▶ **Problem description**
The listing below should be written out exactly; please include all of it.

▶ **Data to process**

►

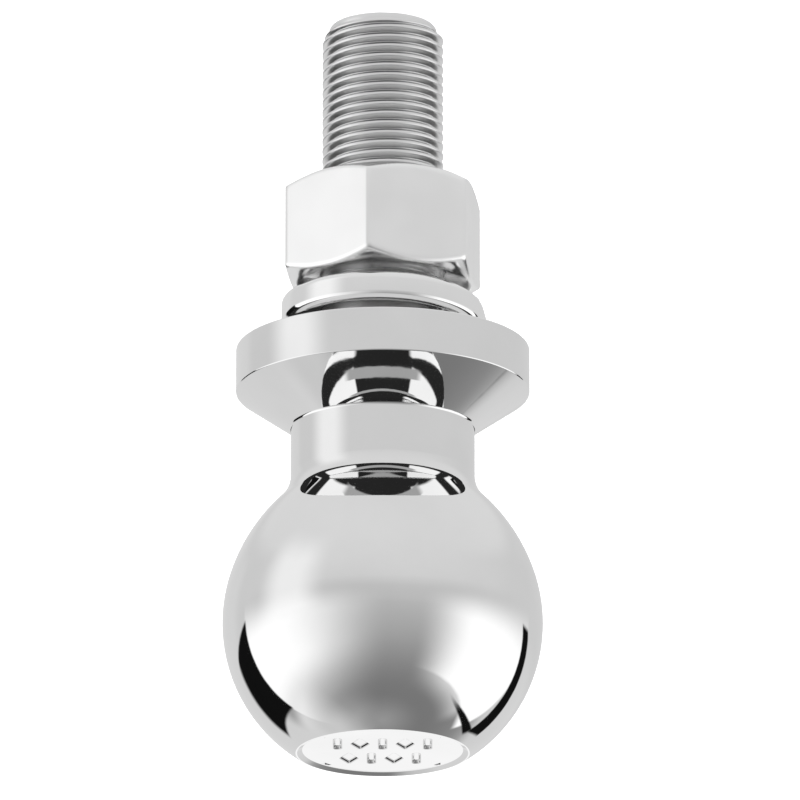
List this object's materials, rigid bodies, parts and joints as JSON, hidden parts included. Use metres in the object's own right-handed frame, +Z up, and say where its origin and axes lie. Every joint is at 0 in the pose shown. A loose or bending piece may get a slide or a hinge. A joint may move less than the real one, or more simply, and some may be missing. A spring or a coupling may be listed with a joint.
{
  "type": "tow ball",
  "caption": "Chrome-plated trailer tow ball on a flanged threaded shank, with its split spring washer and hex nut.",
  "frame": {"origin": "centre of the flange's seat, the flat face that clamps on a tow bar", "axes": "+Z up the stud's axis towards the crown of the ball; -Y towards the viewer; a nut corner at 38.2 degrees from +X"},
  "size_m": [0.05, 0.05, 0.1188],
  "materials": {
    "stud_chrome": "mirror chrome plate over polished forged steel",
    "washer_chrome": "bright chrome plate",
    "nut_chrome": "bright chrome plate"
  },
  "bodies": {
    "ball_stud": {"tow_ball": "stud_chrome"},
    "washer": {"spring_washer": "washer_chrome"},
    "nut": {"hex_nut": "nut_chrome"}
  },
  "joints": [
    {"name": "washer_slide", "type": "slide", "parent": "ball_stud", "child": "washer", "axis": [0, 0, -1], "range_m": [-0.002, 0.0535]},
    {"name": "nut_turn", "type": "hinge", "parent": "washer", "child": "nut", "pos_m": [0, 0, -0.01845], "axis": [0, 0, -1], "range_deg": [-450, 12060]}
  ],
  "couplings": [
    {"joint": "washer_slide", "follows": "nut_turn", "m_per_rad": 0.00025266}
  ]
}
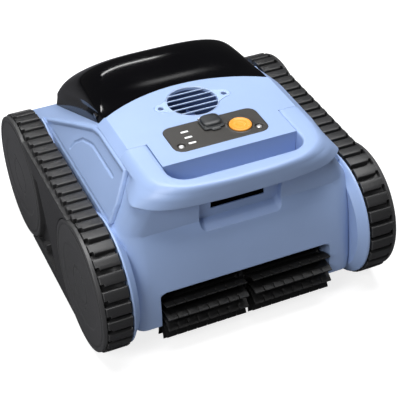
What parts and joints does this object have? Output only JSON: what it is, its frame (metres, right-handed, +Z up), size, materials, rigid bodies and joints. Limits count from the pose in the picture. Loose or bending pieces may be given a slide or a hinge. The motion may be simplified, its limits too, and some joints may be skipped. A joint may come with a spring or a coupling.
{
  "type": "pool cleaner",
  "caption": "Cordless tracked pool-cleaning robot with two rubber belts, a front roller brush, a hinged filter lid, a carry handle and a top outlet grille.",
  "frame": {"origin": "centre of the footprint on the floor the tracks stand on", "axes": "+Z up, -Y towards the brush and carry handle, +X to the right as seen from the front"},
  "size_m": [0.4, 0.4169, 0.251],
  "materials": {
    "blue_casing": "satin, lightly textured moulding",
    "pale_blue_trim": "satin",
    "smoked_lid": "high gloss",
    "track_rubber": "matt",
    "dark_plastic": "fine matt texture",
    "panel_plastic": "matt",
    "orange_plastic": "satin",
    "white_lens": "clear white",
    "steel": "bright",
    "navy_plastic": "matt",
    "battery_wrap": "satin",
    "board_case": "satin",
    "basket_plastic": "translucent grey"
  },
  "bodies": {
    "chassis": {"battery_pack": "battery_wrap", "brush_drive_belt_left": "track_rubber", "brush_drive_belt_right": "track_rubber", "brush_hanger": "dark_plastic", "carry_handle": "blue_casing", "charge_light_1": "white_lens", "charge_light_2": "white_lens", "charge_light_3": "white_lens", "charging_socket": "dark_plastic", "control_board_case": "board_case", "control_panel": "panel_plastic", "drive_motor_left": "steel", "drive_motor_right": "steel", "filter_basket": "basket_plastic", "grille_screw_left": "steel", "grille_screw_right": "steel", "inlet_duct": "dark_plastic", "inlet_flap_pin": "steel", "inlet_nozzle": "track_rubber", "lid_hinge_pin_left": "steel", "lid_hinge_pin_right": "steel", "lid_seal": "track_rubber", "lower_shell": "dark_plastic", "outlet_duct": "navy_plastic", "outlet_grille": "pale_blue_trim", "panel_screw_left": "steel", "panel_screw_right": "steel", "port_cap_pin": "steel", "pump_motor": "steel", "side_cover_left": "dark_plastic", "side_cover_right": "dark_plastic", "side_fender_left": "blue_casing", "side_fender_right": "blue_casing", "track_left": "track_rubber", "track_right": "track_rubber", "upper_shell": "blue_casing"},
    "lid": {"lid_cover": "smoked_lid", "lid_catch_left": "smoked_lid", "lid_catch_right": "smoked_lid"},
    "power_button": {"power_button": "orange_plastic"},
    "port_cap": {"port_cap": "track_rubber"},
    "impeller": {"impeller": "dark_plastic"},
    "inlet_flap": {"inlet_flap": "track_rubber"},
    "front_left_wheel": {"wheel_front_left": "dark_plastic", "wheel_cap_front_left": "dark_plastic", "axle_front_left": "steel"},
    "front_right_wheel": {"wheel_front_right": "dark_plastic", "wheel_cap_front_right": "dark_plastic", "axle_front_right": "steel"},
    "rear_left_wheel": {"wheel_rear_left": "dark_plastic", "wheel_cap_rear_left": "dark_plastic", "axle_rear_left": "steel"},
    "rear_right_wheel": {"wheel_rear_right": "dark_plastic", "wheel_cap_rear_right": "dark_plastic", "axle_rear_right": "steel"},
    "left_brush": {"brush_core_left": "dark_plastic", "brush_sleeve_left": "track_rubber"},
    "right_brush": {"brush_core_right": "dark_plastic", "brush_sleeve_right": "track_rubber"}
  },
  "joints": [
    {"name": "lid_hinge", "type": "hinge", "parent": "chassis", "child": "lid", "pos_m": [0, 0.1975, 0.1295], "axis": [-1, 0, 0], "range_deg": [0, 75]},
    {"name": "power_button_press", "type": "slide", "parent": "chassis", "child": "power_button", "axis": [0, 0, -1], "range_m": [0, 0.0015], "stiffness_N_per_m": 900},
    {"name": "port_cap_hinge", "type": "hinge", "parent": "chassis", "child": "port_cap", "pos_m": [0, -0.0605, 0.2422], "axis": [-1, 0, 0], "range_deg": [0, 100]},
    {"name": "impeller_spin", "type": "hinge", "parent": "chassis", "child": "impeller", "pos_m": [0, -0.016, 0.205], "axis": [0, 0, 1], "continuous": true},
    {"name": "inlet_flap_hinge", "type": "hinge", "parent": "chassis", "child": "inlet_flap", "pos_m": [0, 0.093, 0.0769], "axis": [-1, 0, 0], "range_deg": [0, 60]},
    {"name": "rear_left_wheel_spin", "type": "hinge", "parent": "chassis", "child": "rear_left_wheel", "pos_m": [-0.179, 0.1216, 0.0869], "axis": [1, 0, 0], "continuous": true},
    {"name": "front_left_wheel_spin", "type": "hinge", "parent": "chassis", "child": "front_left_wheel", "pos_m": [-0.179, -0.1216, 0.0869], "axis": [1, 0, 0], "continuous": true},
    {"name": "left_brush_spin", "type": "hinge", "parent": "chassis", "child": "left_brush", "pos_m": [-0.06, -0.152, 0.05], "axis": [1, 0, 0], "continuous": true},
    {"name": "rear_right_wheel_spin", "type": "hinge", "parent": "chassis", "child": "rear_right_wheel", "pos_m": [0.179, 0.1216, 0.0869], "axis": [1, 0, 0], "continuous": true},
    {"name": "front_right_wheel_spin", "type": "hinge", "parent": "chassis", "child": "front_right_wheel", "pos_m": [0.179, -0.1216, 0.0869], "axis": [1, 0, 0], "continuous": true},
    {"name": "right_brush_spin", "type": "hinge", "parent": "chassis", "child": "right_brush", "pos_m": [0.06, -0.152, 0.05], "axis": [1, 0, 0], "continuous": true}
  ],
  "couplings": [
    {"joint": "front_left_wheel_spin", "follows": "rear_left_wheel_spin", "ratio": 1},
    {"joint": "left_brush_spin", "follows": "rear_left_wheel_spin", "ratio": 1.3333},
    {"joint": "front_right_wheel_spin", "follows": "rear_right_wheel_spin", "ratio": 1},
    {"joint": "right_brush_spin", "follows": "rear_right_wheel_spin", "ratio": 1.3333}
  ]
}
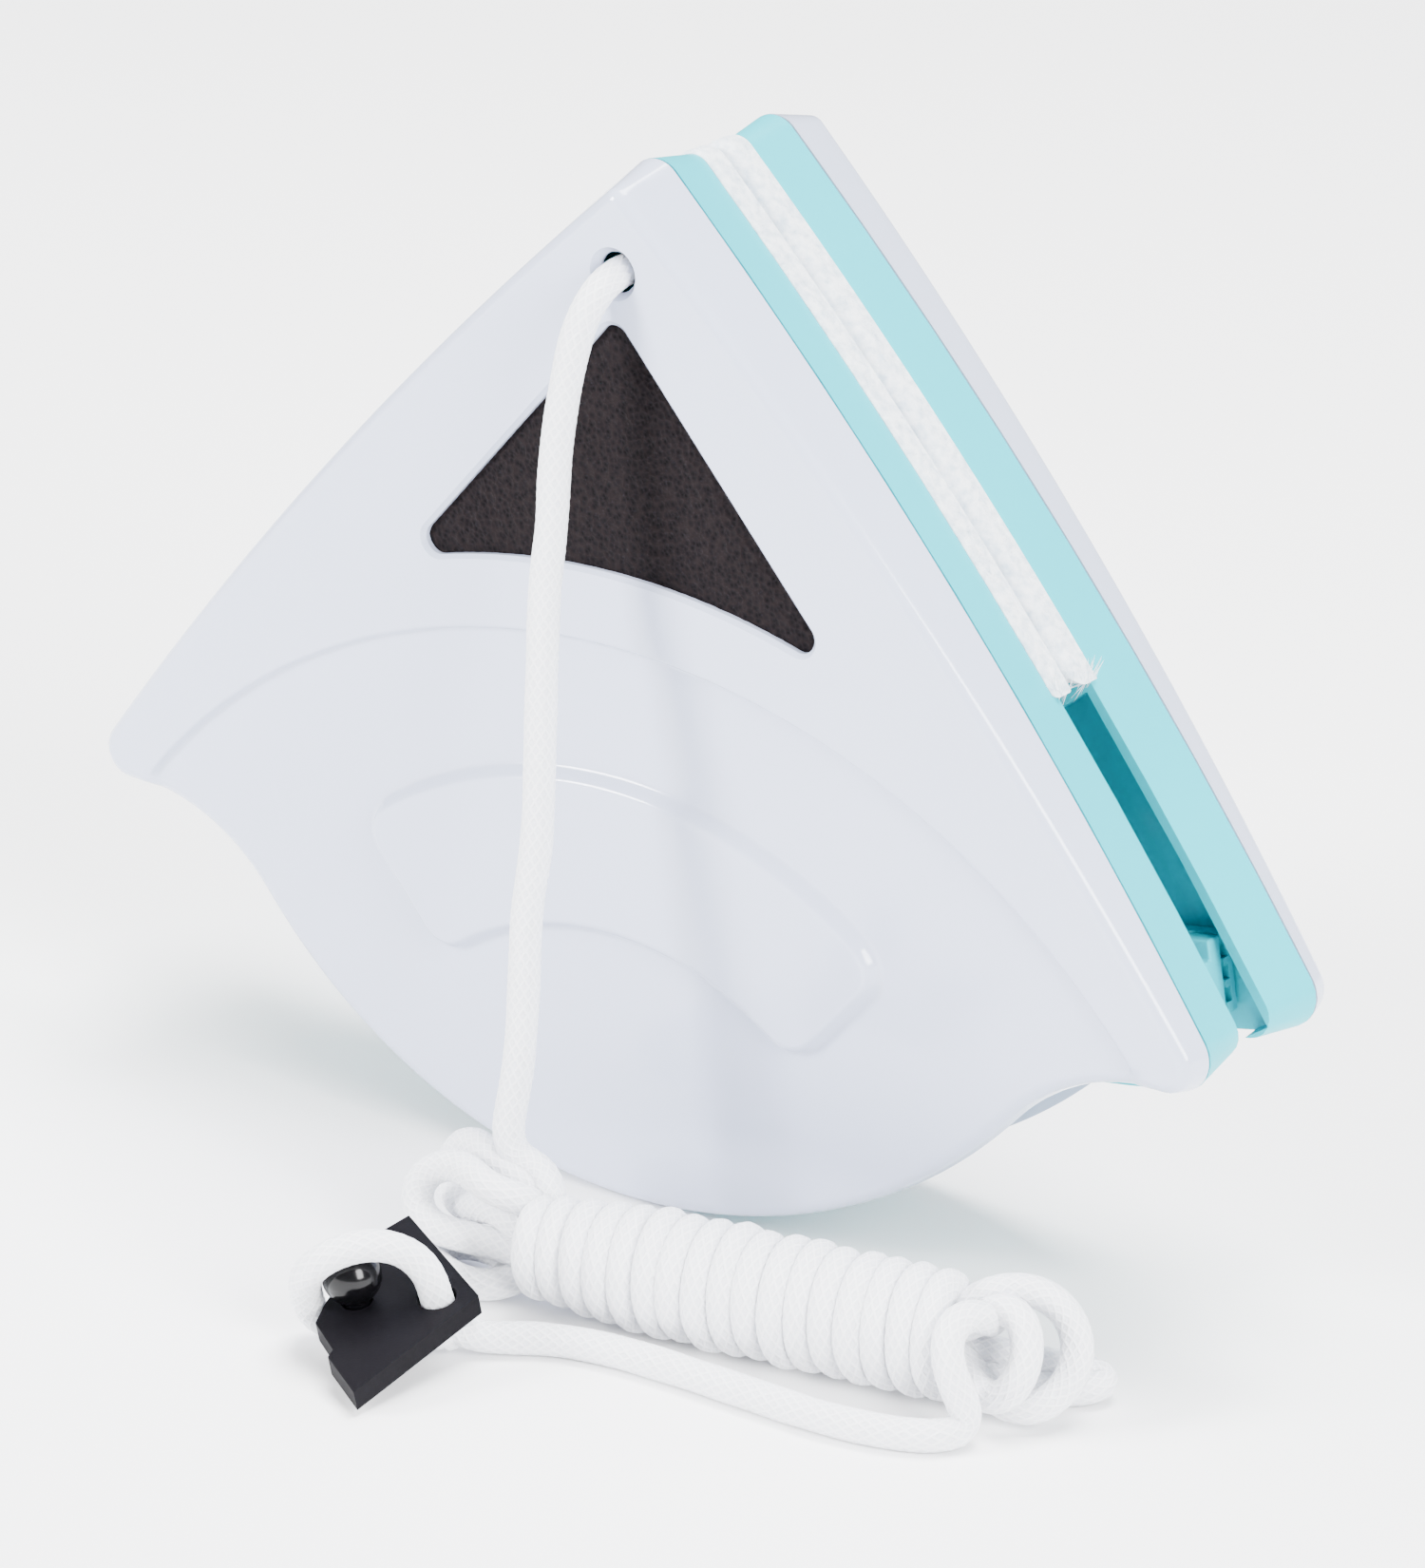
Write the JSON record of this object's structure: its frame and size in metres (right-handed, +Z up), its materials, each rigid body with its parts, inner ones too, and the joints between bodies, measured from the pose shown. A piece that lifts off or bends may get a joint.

◄

▶ **Complete response**
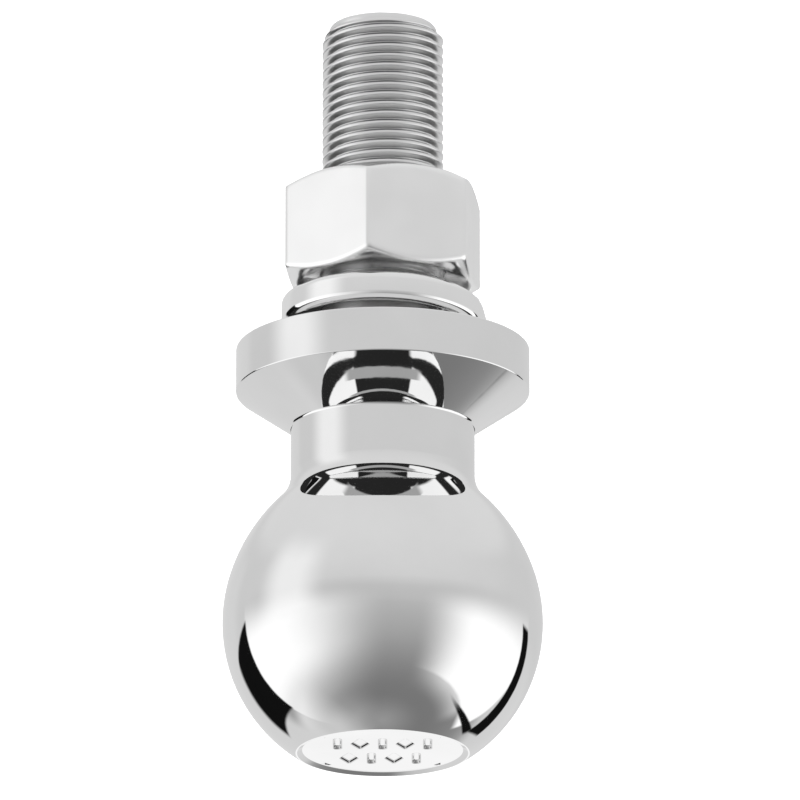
List this object's materials, rigid bodies, parts and joints as JSON, hidden parts included. Use metres in the object's own right-handed frame, +Z up, and say where its origin and axes lie. Every joint is at 0 in the pose shown. A loose or bending piece may get a slide or a hinge. A joint may move less than the real one, or more simply, and some may be missing. A spring or a coupling may be listed with a joint.
{
  "type": "tow ball",
  "caption": "Chrome-plated trailer tow ball on a flanged threaded shank, with its split spring washer and hex nut.",
  "frame": {"origin": "centre of the flange's seat, the flat face that clamps on a tow bar", "axes": "+Z up the stud's axis towards the crown of the ball; -Y towards the viewer; a nut corner at 38.2 degrees from +X"},
  "size_m": [0.05, 0.05, 0.1188],
  "materials": {
    "stud_chrome": "mirror chrome plate over polished forged steel",
    "washer_chrome": "bright chrome plate",
    "nut_chrome": "bright chrome plate"
  },
  "bodies": {
    "ball_stud": {"tow_ball": "stud_chrome"},
    "washer": {"spring_washer": "washer_chrome"},
    "nut": {"hex_nut": "nut_chrome"}
  },
  "joints": [
    {"name": "washer_slide", "type": "slide", "parent": "ball_stud", "child": "washer", "axis": [0, 0, -1], "range_m": [-0.002, 0.0535]},
    {"name": "nut_turn", "type": "hinge", "parent": "washer", "child": "nut", "pos_m": [0, 0, -0.01845], "axis": [0, 0, -1], "range_deg": [-450, 12060]}
  ],
  "couplings": [
    {"joint": "washer_slide", "follows": "nut_turn", "m_per_rad": 0.00025266}
  ]
}
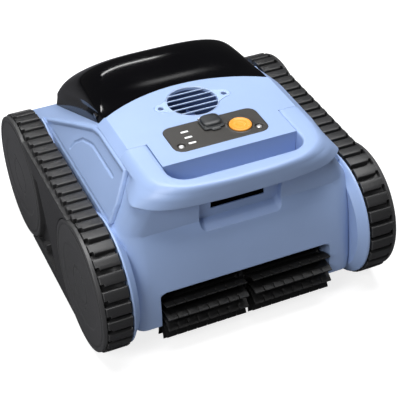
What parts and joints does this object have? Output only JSON: what it is, its frame (metres, right-handed, +Z up), size, materials, rigid bodies and joints. Limits count from the pose in the picture. Loose or bending pieces may be given a slide or a hinge. The motion may be simplified, its limits too, and some joints may be skipped. A joint may come with a spring or a coupling.
{
  "type": "pool cleaner",
  "caption": "Cordless tracked pool-cleaning robot with two rubber belts, a front roller brush, a hinged filter lid, a carry handle and a top outlet grille.",
  "frame": {"origin": "centre of the footprint on the floor the tracks stand on", "axes": "+Z up, -Y towards the brush and carry handle, +X to the right as seen from the front"},
  "size_m": [0.4, 0.4169, 0.251],
  "materials": {
    "blue_casing": "satin, lightly textured moulding",
    "pale_blue_trim": "satin",
    "smoked_lid": "high gloss",
    "track_rubber": "matt",
    "dark_plastic": "fine matt texture",
    "panel_plastic": "matt",
    "orange_plastic": "satin",
    "white_lens": "clear white",
    "steel": "bright",
    "navy_plastic": "matt",
    "battery_wrap": "satin",
    "board_case": "satin",
    "basket_plastic": "translucent grey"
  },
  "bodies": {
    "chassis": {"battery_pack": "battery_wrap", "brush_drive_belt_left": "track_rubber", "brush_drive_belt_right": "track_rubber", "brush_hanger": "dark_plastic", "carry_handle": "blue_casing", "charge_light_1": "white_lens", "charge_light_2": "white_lens", "charge_light_3": "white_lens", "charging_socket": "dark_plastic", "control_board_case": "board_case", "control_panel": "panel_plastic", "drive_motor_left": "steel", "drive_motor_right": "steel", "filter_basket": "basket_plastic", "grille_screw_left": "steel", "grille_screw_right": "steel", "inlet_duct": "dark_plastic", "inlet_flap_pin": "steel", "inlet_nozzle": "track_rubber", "lid_hinge_pin_left": "steel", "lid_hinge_pin_right": "steel", "lid_seal": "track_rubber", "lower_shell": "dark_plastic", "outlet_duct": "navy_plastic", "outlet_grille": "pale_blue_trim", "panel_screw_left": "steel", "panel_screw_right": "steel", "port_cap_pin": "steel", "pump_motor": "steel", "side_cover_left": "dark_plastic", "side_cover_right": "dark_plastic", "side_fender_left": "blue_casing", "side_fender_right": "blue_casing", "track_left": "track_rubber", "track_right": "track_rubber", "upper_shell": "blue_casing"},
    "lid": {"lid_cover": "smoked_lid", "lid_catch_left": "smoked_lid", "lid_catch_right": "smoked_lid"},
    "power_button": {"power_button": "orange_plastic"},
    "port_cap": {"port_cap": "track_rubber"},
    "impeller": {"impeller": "dark_plastic"},
    "inlet_flap": {"inlet_flap": "track_rubber"},
    "front_left_wheel": {"wheel_front_left": "dark_plastic", "wheel_cap_front_left": "dark_plastic", "axle_front_left": "steel"},
    "front_right_wheel": {"wheel_front_right": "dark_plastic", "wheel_cap_front_right": "dark_plastic", "axle_front_right": "steel"},
    "rear_left_wheel": {"wheel_rear_left": "dark_plastic", "wheel_cap_rear_left": "dark_plastic", "axle_rear_left": "steel"},
    "rear_right_wheel": {"wheel_rear_right": "dark_plastic", "wheel_cap_rear_right": "dark_plastic", "axle_rear_right": "steel"},
    "left_brush": {"brush_core_left": "dark_plastic", "brush_sleeve_left": "track_rubber"},
    "right_brush": {"brush_core_right": "dark_plastic", "brush_sleeve_right": "track_rubber"}
  },
  "joints": [
    {"name": "lid_hinge", "type": "hinge", "parent": "chassis", "child": "lid", "pos_m": [0, 0.1975, 0.1295], "axis": [-1, 0, 0], "range_deg": [0, 75]},
    {"name": "power_button_press", "type": "slide", "parent": "chassis", "child": "power_button", "axis": [0, 0, -1], "range_m": [0, 0.0015], "stiffness_N_per_m": 900},
    {"name": "port_cap_hinge", "type": "hinge", "parent": "chassis", "child": "port_cap", "pos_m": [0, -0.0605, 0.2422], "axis": [-1, 0, 0], "range_deg": [0, 100]},
    {"name": "impeller_spin", "type": "hinge", "parent": "chassis", "child": "impeller", "pos_m": [0, -0.016, 0.205], "axis": [0, 0, 1], "continuous": true},
    {"name": "inlet_flap_hinge", "type": "hinge", "parent": "chassis", "child": "inlet_flap", "pos_m": [0, 0.093, 0.0769], "axis": [-1, 0, 0], "range_deg": [0, 60]},
    {"name": "rear_left_wheel_spin", "type": "hinge", "parent": "chassis", "child": "rear_left_wheel", "pos_m": [-0.179, 0.1216, 0.0869], "axis": [1, 0, 0], "continuous": true},
    {"name": "front_left_wheel_spin", "type": "hinge", "parent": "chassis", "child": "front_left_wheel", "pos_m": [-0.179, -0.1216, 0.0869], "axis": [1, 0, 0], "continuous": true},
    {"name": "left_brush_spin", "type": "hinge", "parent": "chassis", "child": "left_brush", "pos_m": [-0.06, -0.152, 0.05], "axis": [1, 0, 0], "continuous": true},
    {"name": "rear_right_wheel_spin", "type": "hinge", "parent": "chassis", "child": "rear_right_wheel", "pos_m": [0.179, 0.1216, 0.0869], "axis": [1, 0, 0], "continuous": true},
    {"name": "front_right_wheel_spin", "type": "hinge", "parent": "chassis", "child": "front_right_wheel", "pos_m": [0.179, -0.1216, 0.0869], "axis": [1, 0, 0], "continuous": true},
    {"name": "right_brush_spin", "type": "hinge", "parent": "chassis", "child": "right_brush", "pos_m": [0.06, -0.152, 0.05], "axis": [1, 0, 0], "continuous": true}
  ],
  "couplings": [
    {"joint": "front_left_wheel_spin", "follows": "rear_left_wheel_spin", "ratio": 1},
    {"joint": "left_brush_spin", "follows": "rear_left_wheel_spin", "ratio": 1.3333},
    {"joint": "front_right_wheel_spin", "follows": "rear_right_wheel_spin", "ratio": 1},
    {"joint": "right_brush_spin", "follows": "rear_right_wheel_spin", "ratio": 1.3333}
  ]
}
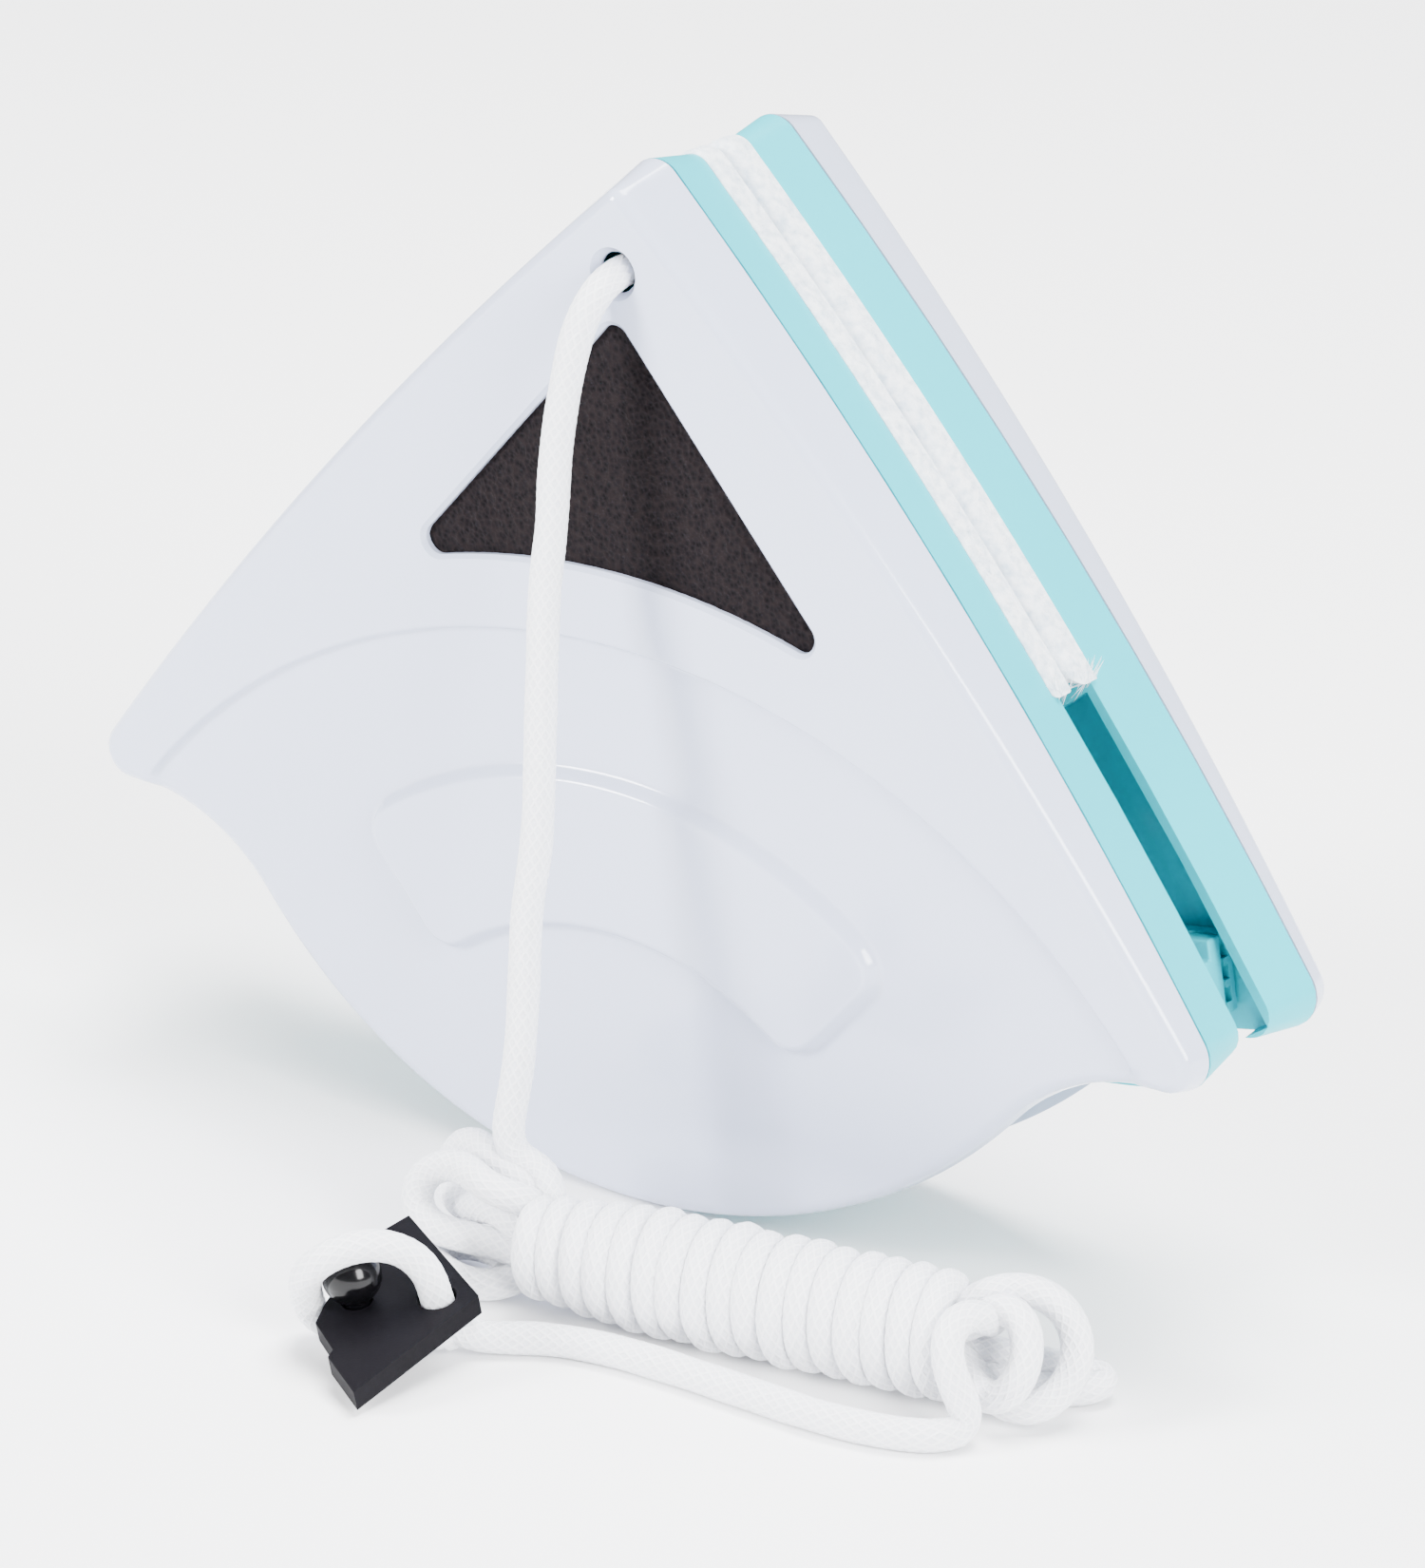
Write the JSON record of this object's structure: its frame and size in metres (right-handed, +Z up), its materials, each rigid body with its parts, inner ones too, and the joints between bodies, measured from the pose shown. A piece that lifts off or bends may get a joint.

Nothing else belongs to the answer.